> **Instructions to follow**: Records follow. Pull out every line that contains "points".

> **Given records**:
--- --- ---

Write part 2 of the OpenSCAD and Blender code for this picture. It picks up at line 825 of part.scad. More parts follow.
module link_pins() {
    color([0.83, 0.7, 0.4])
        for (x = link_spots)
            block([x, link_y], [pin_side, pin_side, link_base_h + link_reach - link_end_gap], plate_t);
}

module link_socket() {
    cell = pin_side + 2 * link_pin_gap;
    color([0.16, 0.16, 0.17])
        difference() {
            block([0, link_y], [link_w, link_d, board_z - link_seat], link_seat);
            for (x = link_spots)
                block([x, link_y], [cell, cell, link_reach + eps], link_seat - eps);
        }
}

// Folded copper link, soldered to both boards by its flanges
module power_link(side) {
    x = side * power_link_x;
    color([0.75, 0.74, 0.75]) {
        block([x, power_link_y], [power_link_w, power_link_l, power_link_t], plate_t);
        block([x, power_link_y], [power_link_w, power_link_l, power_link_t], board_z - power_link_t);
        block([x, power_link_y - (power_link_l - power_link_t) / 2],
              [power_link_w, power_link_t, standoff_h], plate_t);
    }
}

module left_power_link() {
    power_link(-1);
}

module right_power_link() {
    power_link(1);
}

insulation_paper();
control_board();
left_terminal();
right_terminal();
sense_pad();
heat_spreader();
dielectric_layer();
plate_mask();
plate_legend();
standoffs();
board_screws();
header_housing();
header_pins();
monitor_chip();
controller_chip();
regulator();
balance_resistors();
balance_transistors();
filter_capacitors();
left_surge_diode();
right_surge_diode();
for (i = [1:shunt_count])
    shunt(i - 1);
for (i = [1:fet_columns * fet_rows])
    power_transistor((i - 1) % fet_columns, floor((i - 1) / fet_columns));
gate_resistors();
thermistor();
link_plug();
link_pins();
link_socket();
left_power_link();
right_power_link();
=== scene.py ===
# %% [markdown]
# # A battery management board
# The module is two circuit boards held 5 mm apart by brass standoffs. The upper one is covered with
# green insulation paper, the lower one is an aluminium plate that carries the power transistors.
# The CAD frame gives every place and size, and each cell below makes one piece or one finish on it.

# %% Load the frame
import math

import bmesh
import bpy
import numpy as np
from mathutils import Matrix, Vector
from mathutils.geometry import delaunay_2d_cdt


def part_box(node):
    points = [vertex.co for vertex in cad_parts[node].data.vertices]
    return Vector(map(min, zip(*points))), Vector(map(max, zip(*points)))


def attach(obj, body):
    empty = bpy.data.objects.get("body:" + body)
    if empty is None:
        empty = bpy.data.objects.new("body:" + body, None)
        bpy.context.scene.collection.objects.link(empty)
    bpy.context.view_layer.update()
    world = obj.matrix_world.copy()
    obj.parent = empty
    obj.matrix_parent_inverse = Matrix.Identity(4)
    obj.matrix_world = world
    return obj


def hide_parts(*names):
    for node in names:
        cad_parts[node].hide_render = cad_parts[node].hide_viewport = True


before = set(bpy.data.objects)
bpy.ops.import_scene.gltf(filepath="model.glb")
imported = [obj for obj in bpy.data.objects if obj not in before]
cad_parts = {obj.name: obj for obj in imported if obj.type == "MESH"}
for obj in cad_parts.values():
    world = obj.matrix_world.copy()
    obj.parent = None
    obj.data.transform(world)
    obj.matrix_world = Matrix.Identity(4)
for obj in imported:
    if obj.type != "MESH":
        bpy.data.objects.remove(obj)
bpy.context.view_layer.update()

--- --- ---

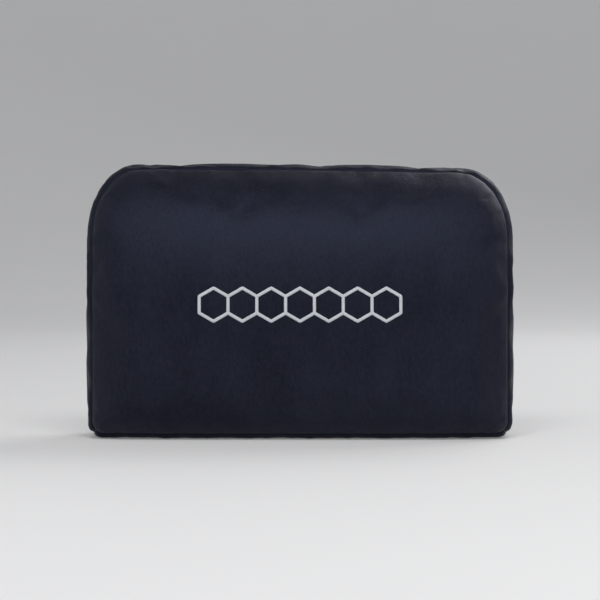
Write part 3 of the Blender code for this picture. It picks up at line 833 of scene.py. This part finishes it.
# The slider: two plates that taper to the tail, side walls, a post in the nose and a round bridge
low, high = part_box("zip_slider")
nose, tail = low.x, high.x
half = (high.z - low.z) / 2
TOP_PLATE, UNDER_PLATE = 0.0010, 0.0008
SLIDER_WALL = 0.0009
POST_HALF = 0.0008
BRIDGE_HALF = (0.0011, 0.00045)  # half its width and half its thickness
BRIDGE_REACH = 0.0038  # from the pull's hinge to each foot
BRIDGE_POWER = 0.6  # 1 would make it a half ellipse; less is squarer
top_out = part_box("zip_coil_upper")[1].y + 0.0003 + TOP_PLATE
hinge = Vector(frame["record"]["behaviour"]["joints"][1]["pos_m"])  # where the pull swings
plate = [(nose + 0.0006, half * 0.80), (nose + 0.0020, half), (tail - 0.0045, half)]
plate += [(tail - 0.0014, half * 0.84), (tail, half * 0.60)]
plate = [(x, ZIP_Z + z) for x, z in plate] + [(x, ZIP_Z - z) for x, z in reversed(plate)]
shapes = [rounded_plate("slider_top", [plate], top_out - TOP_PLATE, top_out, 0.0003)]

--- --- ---

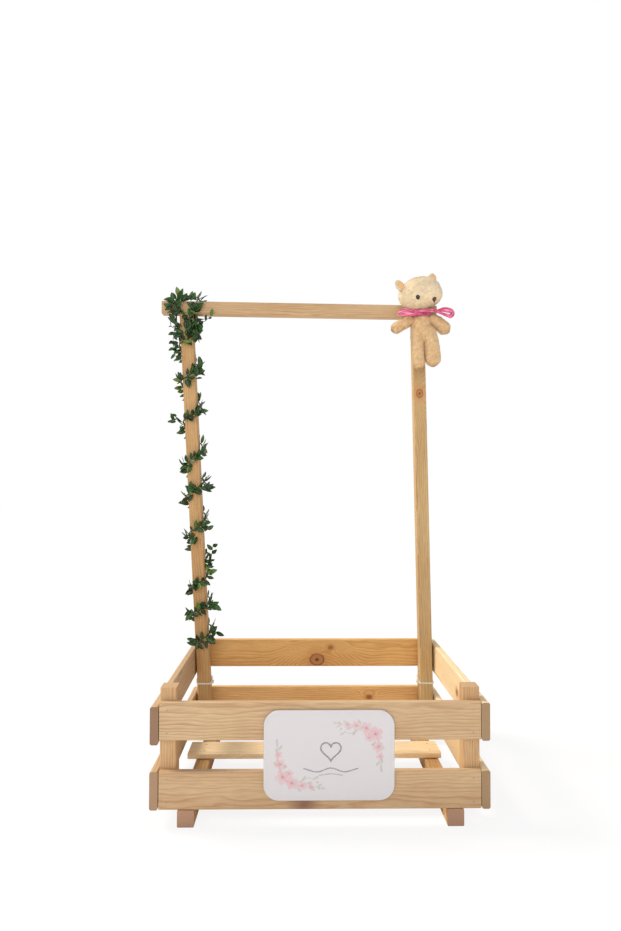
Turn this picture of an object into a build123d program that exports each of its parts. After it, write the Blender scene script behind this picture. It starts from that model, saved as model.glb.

--- --- ---

> **Worked solution**:
    points = [vertex.co for vertex in cad_parts[node].data.vertices]
    return Vector(map(min, zip(*points))), Vector(map(max, zip(*points)))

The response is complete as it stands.